Bradley discussed that having advisors in the department increases retention and grades. Referencing the Athletic program, which enrolls 400 students and has three program-specific advisors, Bradley said the program has the highest retention rates and average grade point average. In 2012, retention rates from the student athletes were at 96 percent, while UCA as a whole remained at 70 percent.

“Retention is gained when a relationship between professor and student is made,” said Senator-At-Large Kim Eskola.

She continued to explain that there is no reason to hire new individuals when professors are doing the work and that these funds should be applied to existing faculty salaries.

Another member discussed that he had found a job at an in-state community college that would pay 20 percent more than his UCA salary. According to online data from The Chronicle of Higher Education, UCA faculty average about $60,075 about 18 percent less than the national average.

This discussion is not new. Some faculty and staff have expressed that there is no sense of loyalty at the university because the incentive to stay is lacking.

“I understand the importance of making sure we are attracting the best and brightest talent by offering good initial salaries, however, it is absolutely ridiculous that new people without UCA experience come in at higher rates, while people who have been here longer have no hopes of ever seeing an increase. It is very demoralizing and I know from talking to many of my colleagues that it creates an environment where people feel NO loyalty at all to UCA. We might attract good talent in a bad economy, but we will not keep that talent if we do not show a good faith effort to reward those people after they’ve been here awhile.,” said the 2012 Compensation Proposal.

The issue of salary also applies to those on staff. According to the 2012 Staff Compensation committee there is a problem on the ground level of hiring. “Many felt that UCA has hired less experienced people in at higher salaries for the same (or lesser) job without raising the salary of seasoned UCA employees” said the committee proposal.

Although these concerns have been noted, a staff survey concluded that 41.7 percent are paid between Entry and Base Level salaries despite their years of service. “I have been a state employee for 20 years and only make entry pay for my grade. That is sad,” said one staff member.

The caution to increase salaries is in part due to the debt the university had incurred in 2009. The university, thanks to many cuts and frugal decisions went from a credit rating of Baa1 to A3. These scores are based on Moody’s Investors Services. Moody’s is a bond credit rating. According to Moody’s, a Baa1 score is “Rated as medium grade, with some speculative elements and moderate credit risk” and an A3 rating is “Rated as high quality and very low credit risk,” said Moody’s website.

There is hope on the horizon for those looking for faculty and staff looking for a salary increase.
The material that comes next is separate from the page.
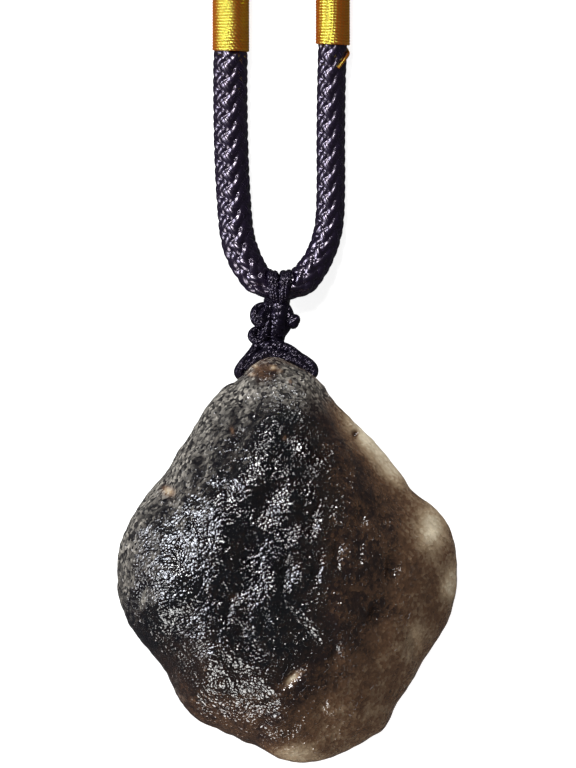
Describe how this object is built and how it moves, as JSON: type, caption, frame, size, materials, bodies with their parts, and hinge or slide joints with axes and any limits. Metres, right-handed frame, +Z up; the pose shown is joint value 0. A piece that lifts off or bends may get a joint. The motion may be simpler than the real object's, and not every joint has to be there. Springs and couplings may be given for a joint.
{
  "type": "tektite pendant",
  "caption": "Lumpy drop-shaped tektite, drilled through its tip and tied with a thin thread to a round braided neck cord with gold thread whippings.",
  "frame": {"origin": "on the resting plane, under the middle of the stone's plan outline", "axes": "+Y from the stone's round end towards its drilled tip, +Z up, out of the stone's crowned front, +X to the right seen from the front"},
  "size_m": [0.0467, 0.1371, 0.0175],
  "materials": {
    "tektite_glass": "etched natural glass, near black where thick and brown where thin, with a fine glinting grain",
    "waxed_thread": "black waxed polyester thread",
    "black_braid": "black polyester round braid with a silky gloss",
    "gold_thread": "golden yellow twisted thread, wound close"
  },
  "bodies": {
    "root": {"tektite": "tektite_glass", "hanging_thread": "waxed_thread", "necklace_cord": "black_braid", "necklace_coil": "black_braid", "gold_whipping_left": "gold_thread", "gold_whipping_right": "gold_thread"}
  },
  "joints": []
}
The 2014 purposed fiscal budget with help from the Strategic Budget Advisory Committee (SBAC) has established a cost-of-living adjustment. “Cost-of-Living Adjustment of 2% for all positions with faculty rank” and “ Cost-of-Living Adjustment of 3 percent for all non-faculty personnel,” said the 2014 budget proposal.

Among other proposed increases in equity and faculty promotion/advancement, employees at UCA may receive their well-deserved salary increase.

A budget workshop meeting to discuss the proposed budget for the 2014 fiscal year will be held Friday April 25 at 10 a.m. in Wingo Hall and should be finalized by April 30.